## Goal of the exercise:
Beginning with the first line of the data below, reproduce every line unchanged, ending with the line that holds "LAND_HALF_THICKNESS = WEB_HALF_THICKNESS".

[start Material provided]

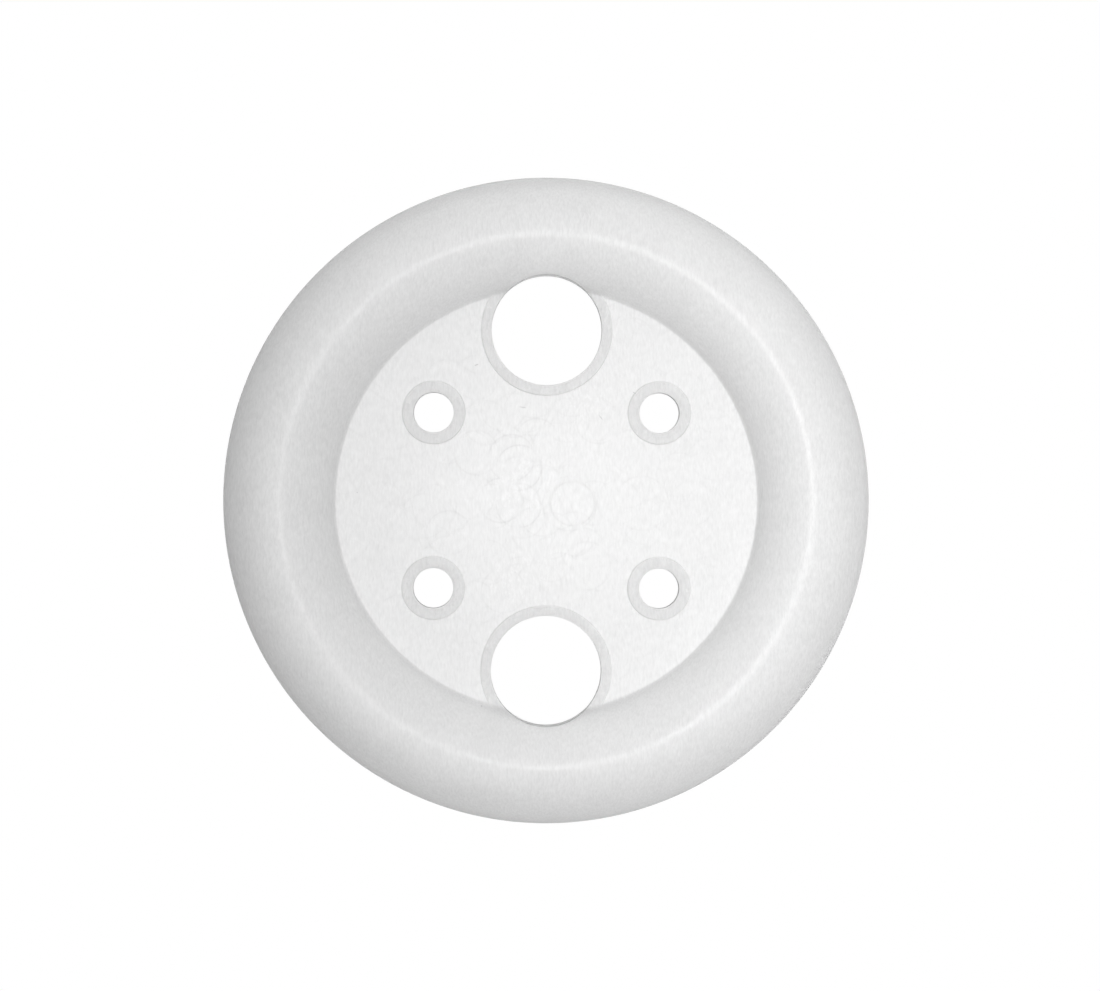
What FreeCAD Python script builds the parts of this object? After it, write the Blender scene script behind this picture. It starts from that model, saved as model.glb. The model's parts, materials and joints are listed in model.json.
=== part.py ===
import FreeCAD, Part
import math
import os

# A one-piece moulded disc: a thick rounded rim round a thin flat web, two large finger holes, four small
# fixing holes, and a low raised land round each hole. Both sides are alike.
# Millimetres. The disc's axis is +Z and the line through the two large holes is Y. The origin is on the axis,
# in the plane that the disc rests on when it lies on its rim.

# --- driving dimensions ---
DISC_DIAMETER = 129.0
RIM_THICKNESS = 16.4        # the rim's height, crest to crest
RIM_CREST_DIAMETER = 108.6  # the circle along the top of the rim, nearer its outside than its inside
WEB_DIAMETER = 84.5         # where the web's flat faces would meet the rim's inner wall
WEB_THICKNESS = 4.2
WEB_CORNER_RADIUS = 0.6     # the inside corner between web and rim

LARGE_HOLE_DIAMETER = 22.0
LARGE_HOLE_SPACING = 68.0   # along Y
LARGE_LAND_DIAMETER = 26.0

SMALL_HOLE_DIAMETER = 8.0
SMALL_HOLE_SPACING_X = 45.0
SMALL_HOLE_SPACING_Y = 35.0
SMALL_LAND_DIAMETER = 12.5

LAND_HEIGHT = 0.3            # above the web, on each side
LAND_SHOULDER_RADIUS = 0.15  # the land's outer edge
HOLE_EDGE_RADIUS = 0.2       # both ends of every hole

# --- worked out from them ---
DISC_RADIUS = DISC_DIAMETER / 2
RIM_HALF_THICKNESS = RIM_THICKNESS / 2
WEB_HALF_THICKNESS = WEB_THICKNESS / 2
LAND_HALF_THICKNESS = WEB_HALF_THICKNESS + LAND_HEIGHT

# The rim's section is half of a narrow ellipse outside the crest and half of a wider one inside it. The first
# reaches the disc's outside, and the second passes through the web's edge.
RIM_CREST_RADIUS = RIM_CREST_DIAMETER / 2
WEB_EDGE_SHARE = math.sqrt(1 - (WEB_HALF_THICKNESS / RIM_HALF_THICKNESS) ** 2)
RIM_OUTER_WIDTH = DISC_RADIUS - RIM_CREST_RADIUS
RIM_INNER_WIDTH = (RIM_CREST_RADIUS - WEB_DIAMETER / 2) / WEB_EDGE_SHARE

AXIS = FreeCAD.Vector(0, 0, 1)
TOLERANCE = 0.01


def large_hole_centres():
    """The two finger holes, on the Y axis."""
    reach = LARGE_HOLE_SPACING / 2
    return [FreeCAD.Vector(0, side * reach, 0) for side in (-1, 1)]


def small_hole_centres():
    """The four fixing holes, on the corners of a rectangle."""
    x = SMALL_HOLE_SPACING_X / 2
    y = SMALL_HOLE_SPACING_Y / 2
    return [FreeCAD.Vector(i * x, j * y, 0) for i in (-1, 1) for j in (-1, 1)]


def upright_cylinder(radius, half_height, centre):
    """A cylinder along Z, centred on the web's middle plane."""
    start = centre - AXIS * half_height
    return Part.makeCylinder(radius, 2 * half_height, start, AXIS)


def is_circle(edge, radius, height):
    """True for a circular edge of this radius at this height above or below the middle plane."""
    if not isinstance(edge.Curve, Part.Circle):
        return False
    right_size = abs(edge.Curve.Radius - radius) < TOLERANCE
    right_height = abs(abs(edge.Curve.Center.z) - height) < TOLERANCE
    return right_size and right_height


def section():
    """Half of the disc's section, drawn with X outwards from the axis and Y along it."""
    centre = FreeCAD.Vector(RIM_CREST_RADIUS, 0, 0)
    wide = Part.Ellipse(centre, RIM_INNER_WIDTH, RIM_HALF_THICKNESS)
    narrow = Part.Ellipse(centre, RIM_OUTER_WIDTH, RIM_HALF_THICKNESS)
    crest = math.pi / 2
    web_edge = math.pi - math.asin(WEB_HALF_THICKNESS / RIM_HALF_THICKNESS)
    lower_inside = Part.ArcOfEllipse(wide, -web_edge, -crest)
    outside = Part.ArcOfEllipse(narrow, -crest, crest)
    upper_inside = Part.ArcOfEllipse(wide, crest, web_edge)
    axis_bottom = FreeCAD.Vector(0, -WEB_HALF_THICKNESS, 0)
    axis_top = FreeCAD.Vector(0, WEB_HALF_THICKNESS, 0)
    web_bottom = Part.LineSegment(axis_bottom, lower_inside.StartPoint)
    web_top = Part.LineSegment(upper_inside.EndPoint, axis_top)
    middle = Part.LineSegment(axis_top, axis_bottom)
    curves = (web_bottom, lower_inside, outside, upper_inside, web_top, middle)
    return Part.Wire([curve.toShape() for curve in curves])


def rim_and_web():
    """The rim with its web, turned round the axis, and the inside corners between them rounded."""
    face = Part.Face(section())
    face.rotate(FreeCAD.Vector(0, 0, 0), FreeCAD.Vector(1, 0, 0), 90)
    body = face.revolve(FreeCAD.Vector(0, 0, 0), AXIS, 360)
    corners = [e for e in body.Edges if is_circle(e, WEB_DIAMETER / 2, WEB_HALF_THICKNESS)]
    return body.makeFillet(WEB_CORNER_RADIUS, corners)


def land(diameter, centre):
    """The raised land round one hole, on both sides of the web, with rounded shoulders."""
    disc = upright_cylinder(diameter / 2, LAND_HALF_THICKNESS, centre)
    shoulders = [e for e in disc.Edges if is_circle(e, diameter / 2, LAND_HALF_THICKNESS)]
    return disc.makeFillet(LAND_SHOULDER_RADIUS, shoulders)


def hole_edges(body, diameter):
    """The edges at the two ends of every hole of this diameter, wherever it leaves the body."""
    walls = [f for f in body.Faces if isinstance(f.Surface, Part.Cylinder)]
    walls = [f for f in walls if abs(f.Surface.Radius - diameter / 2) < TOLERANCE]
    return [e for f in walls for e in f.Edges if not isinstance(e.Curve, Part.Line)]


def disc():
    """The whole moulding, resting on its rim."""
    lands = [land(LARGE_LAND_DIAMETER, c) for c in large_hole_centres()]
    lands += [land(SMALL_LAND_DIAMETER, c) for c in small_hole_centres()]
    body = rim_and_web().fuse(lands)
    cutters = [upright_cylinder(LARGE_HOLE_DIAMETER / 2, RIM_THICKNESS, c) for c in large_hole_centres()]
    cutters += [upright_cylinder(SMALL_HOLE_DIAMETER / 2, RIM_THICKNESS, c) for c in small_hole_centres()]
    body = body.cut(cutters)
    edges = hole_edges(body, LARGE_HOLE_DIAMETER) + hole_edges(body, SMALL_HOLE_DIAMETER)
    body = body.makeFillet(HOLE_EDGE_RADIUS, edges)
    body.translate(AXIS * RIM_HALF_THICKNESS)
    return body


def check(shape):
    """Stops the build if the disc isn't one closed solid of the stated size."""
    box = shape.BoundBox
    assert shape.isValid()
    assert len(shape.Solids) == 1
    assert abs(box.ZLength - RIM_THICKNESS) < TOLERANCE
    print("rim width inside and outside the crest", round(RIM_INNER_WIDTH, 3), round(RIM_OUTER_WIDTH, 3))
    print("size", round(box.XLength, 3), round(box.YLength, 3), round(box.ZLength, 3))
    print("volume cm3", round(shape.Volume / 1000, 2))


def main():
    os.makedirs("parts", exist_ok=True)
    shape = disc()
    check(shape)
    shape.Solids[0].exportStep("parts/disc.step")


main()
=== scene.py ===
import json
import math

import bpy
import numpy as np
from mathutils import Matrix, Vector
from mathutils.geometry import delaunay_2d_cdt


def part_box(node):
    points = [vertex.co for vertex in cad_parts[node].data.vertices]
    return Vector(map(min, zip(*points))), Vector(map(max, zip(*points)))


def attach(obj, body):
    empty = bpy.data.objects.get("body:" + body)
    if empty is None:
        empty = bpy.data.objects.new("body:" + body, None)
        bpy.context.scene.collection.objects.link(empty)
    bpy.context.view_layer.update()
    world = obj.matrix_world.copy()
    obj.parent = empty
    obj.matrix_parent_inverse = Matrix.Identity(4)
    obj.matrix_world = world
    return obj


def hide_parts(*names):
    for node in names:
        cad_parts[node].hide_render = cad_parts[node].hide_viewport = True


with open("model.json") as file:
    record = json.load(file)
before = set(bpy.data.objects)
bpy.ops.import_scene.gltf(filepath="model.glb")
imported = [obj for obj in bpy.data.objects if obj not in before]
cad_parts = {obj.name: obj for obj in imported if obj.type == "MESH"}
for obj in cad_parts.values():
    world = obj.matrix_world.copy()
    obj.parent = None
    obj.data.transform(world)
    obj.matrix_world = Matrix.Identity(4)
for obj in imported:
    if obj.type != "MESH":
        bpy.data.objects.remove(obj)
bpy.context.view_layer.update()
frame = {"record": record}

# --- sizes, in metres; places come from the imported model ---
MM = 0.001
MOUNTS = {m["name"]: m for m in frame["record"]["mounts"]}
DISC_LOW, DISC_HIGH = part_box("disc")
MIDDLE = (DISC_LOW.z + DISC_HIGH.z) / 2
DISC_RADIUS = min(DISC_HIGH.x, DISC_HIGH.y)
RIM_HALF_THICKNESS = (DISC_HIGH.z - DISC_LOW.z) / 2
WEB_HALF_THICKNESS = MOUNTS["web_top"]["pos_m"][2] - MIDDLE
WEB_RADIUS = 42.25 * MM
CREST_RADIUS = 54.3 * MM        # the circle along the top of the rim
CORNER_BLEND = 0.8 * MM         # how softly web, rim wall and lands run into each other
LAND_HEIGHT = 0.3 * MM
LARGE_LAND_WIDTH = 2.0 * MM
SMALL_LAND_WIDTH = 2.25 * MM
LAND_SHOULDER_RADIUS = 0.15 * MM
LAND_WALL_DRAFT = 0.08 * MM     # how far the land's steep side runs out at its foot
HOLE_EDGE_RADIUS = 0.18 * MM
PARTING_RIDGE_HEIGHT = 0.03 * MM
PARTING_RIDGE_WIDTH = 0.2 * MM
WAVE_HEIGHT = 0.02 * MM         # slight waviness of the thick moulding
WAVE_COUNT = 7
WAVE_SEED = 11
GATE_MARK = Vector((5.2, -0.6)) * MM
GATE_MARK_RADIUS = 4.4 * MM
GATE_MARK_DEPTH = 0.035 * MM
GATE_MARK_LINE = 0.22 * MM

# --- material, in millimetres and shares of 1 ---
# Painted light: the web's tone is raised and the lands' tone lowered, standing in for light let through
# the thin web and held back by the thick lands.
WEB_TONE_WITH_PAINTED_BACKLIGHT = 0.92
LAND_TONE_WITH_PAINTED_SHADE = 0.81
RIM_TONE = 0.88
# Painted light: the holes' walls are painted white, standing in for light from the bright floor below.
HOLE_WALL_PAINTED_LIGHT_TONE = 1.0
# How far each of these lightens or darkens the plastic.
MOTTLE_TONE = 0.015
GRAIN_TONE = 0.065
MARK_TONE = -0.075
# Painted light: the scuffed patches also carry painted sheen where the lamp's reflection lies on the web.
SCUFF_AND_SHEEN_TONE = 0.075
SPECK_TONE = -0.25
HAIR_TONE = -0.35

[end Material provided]

## Task response:
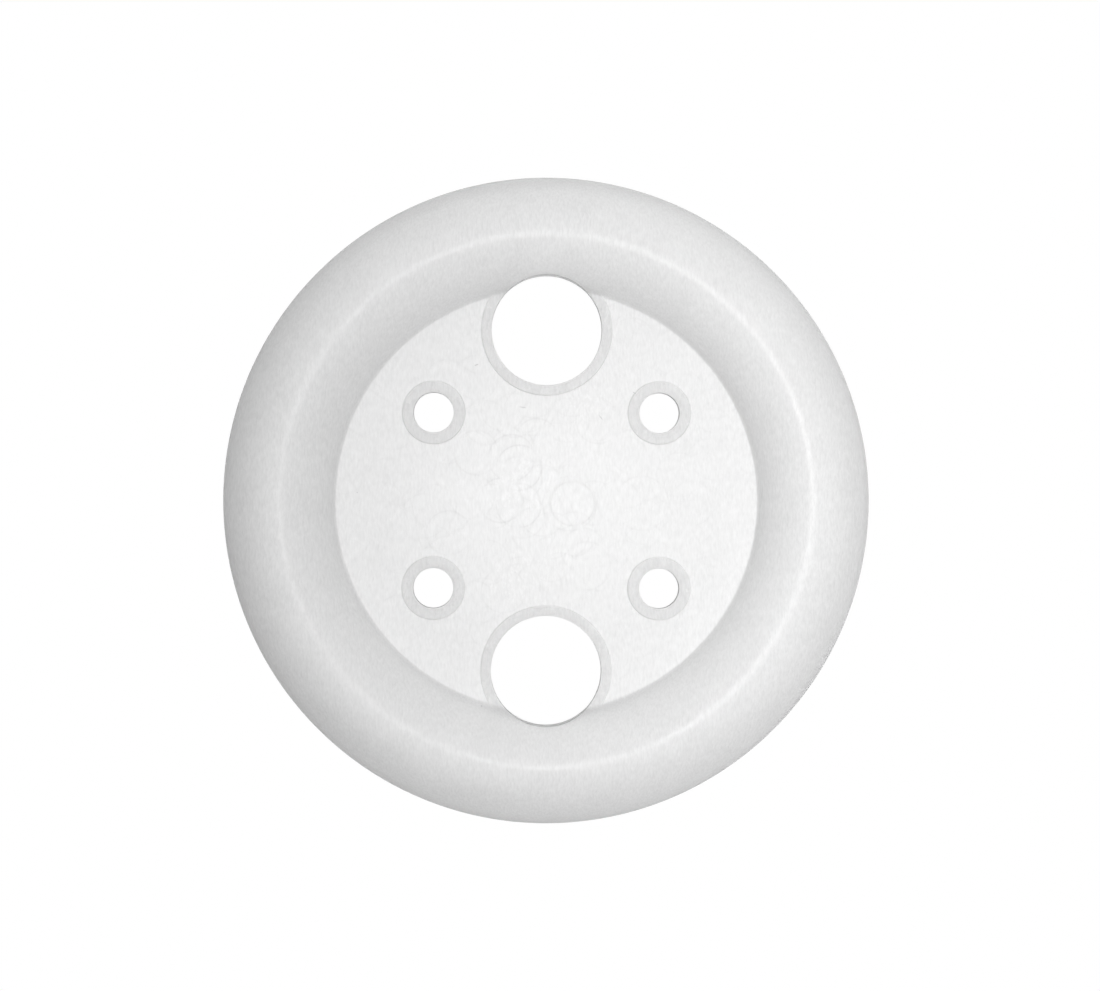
What FreeCAD Python script builds the parts of this object? After it, write the Blender scene script behind this picture. It starts from that model, saved as model.glb. The model's parts, materials and joints are listed in model.json.
=== part.py ===
import FreeCAD, Part
import math
import os

# A one-piece moulded disc: a thick rounded rim round a thin flat web, two large finger holes, four small
# fixing holes, and a low raised land round each hole. Both sides are alike.
# Millimetres. The disc's axis is +Z and the line through the two large holes is Y. The origin is on the axis,
# in the plane that the disc rests on when it lies on its rim.

# --- driving dimensions ---
DISC_DIAMETER = 129.0
RIM_THICKNESS = 16.4        # the rim's height, crest to crest
RIM_CREST_DIAMETER = 108.6  # the circle along the top of the rim, nearer its outside than its inside
WEB_DIAMETER = 84.5         # where the web's flat faces would meet the rim's inner wall
WEB_THICKNESS = 4.2
WEB_CORNER_RADIUS = 0.6     # the inside corner between web and rim

LARGE_HOLE_DIAMETER = 22.0
LARGE_HOLE_SPACING = 68.0   # along Y
LARGE_LAND_DIAMETER = 26.0

SMALL_HOLE_DIAMETER = 8.0
SMALL_HOLE_SPACING_X = 45.0
SMALL_HOLE_SPACING_Y = 35.0
SMALL_LAND_DIAMETER = 12.5

LAND_HEIGHT = 0.3            # above the web, on each side
LAND_SHOULDER_RADIUS = 0.15  # the land's outer edge
HOLE_EDGE_RADIUS = 0.2       # both ends of every hole

# --- worked out from them ---
DISC_RADIUS = DISC_DIAMETER / 2
RIM_HALF_THICKNESS = RIM_THICKNESS / 2
WEB_HALF_THICKNESS = WEB_THICKNESS / 2
LAND_HALF_THICKNESS = WEB_HALF_THICKNESS + LAND_HEIGHT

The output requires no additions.